Programming 22 May 2025 · Data Center Dynamics

Vaire Computing, a startup founded in 2021 to build near-zero-energy reversible and adiabatic chips, has taped out a demonstration test chip that recovers about half of its switching energy on average — rather than throwing it away as heat.

What was built

The test chip is fabricated in a mature 22nm planar CMOS process. Instead of slamming each node hard between voltage levels and dissipating the energy, it drives its logic from a resonant power clock — an on-chip resonator that charges and discharges the circuit gently and then pulls much of that energy back out again. This is the practical face of adiabatic, energy-recovery computing: keep the energy moving rather than burning it.

On average the chip recovers roughly 50% of its switching energy. Individual blocks did better: Vaire reported energy-recovery factors comfortably above the break-even threshold of 1.0, around 1.77 for a capacitor array and about 1.41 for an adder.
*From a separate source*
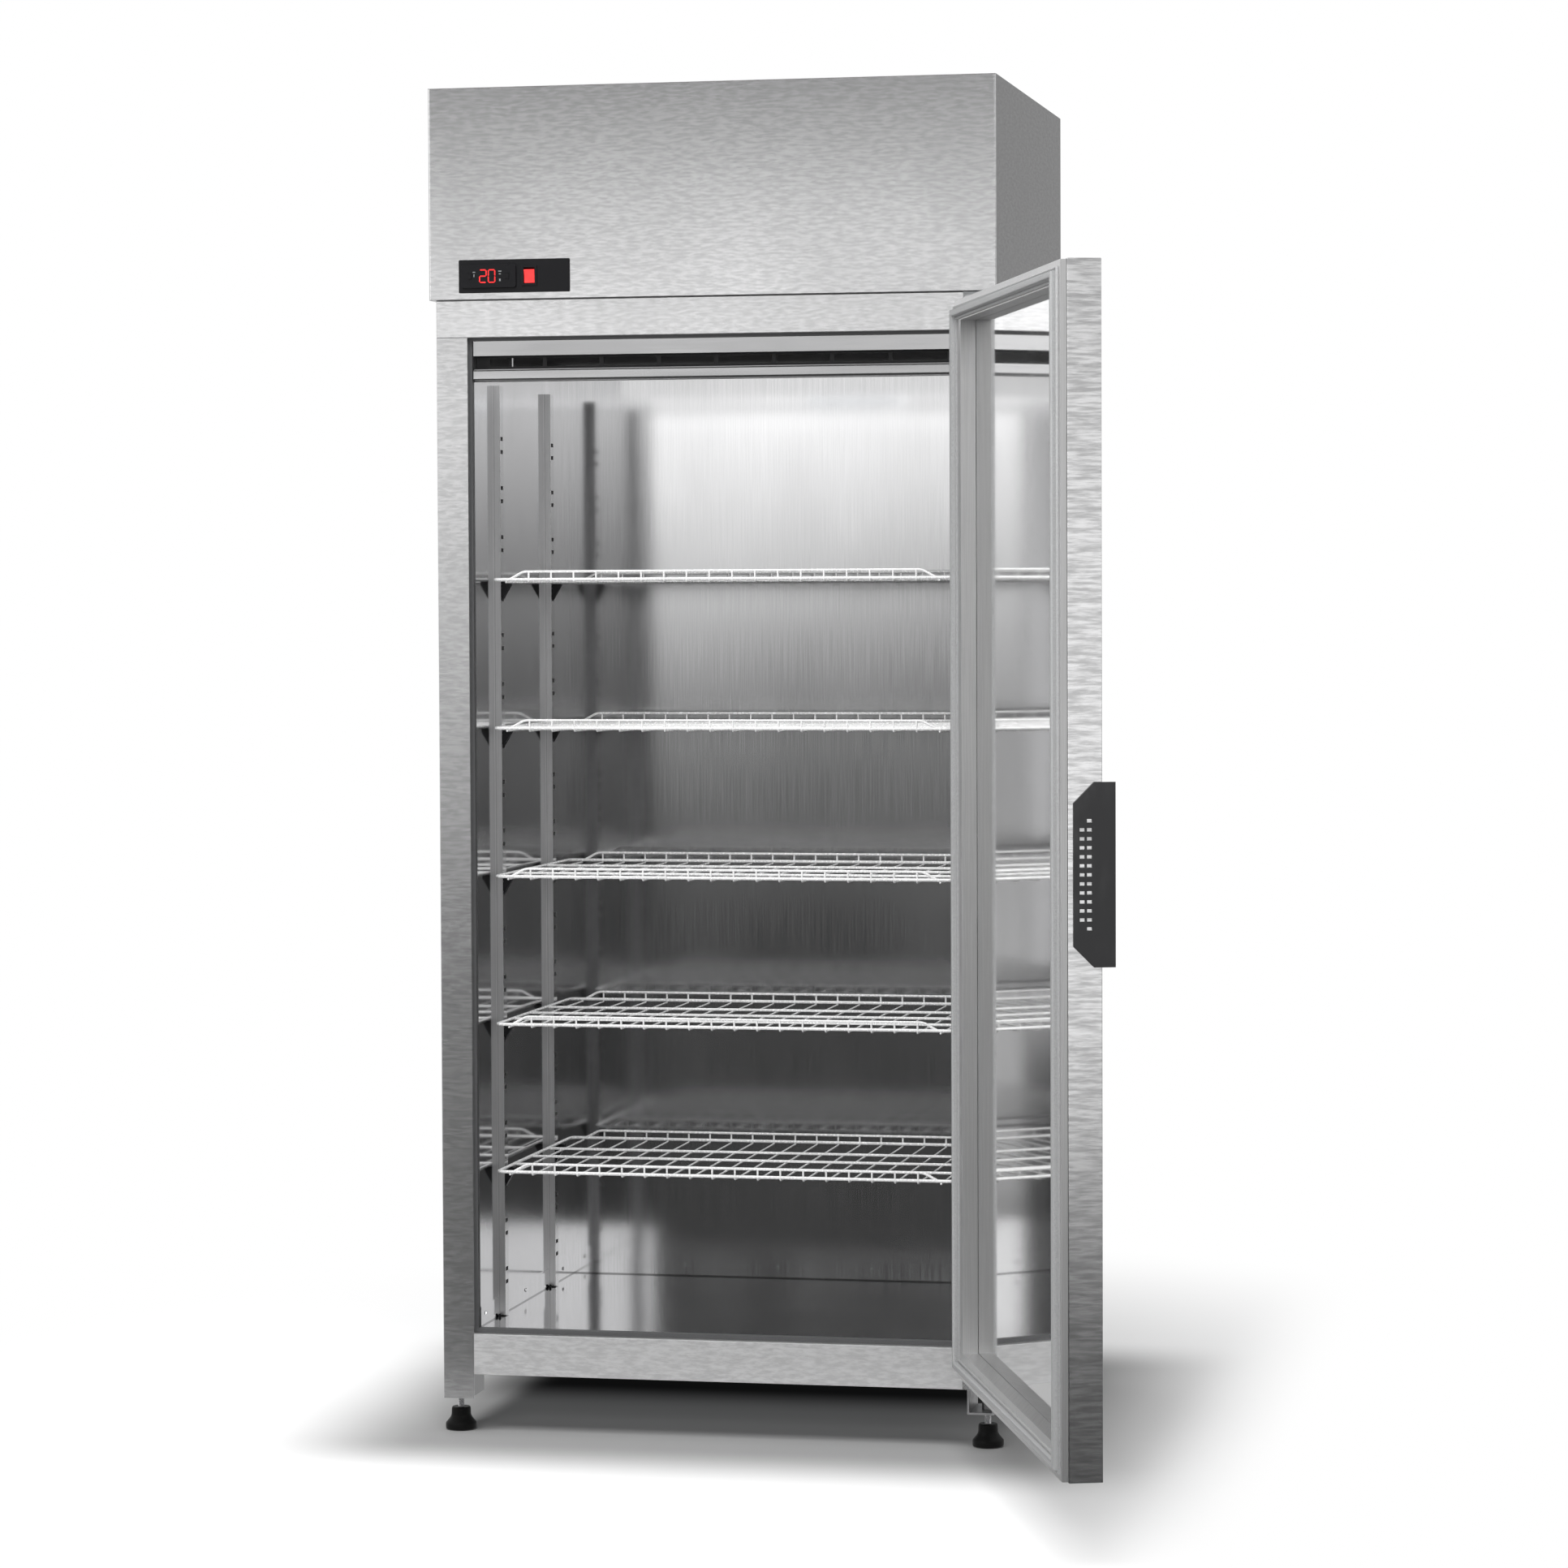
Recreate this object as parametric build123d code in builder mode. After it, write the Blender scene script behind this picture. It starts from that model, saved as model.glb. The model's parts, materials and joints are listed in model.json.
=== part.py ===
"""Upright glass-door refrigerator with its cooling unit in a hood on top.

Millimetres, +Z up. The front faces -Y and +X is the right-hand side seen from the front.
The origin is the centre of the cabinet's footprint, on the floor. The door is drawn standing
open, as it rests, and every door piece is sketched on the door's own plane.
"""

from build123d import *

import os
from math import atan, cos, degrees, radians, sin

os.makedirs("parts", exist_ok=True)

# Cabinet
body_width = 844.0
body_depth = 644.0
foot_height = 53.0
leg_height = 37.0
sill_height = 62.0
opening_height = 1501.0
lintel_height = 56.0
hood_height = 316.0
hood_overhang = 8.0
hood_step = 10.0
wall = 52.0
stile_width = 48.0
return_depth = 12.0
rear_flange = 20.0
breaker_depth = 12.0
skin = 1.0
ceiling_step = 4.0
floor_step = 7.0
tray_lip = 30.0

# Door
door_side_gap = 7.0
sill_overlap = 26.0
lintel_overlap = 41.0
frame_depth = 45.0
cover_depth = 9.0
door_sheet = 1.2
cover_inset = 1.5
window_side = 54.0
window_top = 32.0
window_bottom = 42.0
glazing_bite = 10.0
glass = 4.0
glass_recess = 23.0
gasket_height = 10.0
gasket_width = 20.0
gasket_inset = 10.0
gasket_clearance = 0.3
hinge_inset = 11.7
hinge_setback = 25.2
door_rest = 109.0
pin_radius = 5.0
bearing = 0.05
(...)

A factor above one means more energy is returned than is needed to do the next cycle's useful work, the regime where reversible hardware starts to pay for itself.

Why it matters

Conventional CMOS has no answer to this: every transition wastes ½CV² of energy, and at data-centre scale that waste is now the binding constraint. Vaire's pitch is aimed squarely at energy-hungry AI workloads, where the cost and heat of computation, not the raw transistor count, set the limit. The company's team includes reversible-computing pioneer Michael P. Frank, who has spent decades arguing that energy recovery is the only path past the power wall.

This is a demonstration part, not a product. Vaire has said it is targeting production silicon around 2027. But taping out working energy-recovery logic in a standard process is the kind of milestone the field has been waiting on: evidence that reversibility can leave the simulator and run on ordinary fab lines.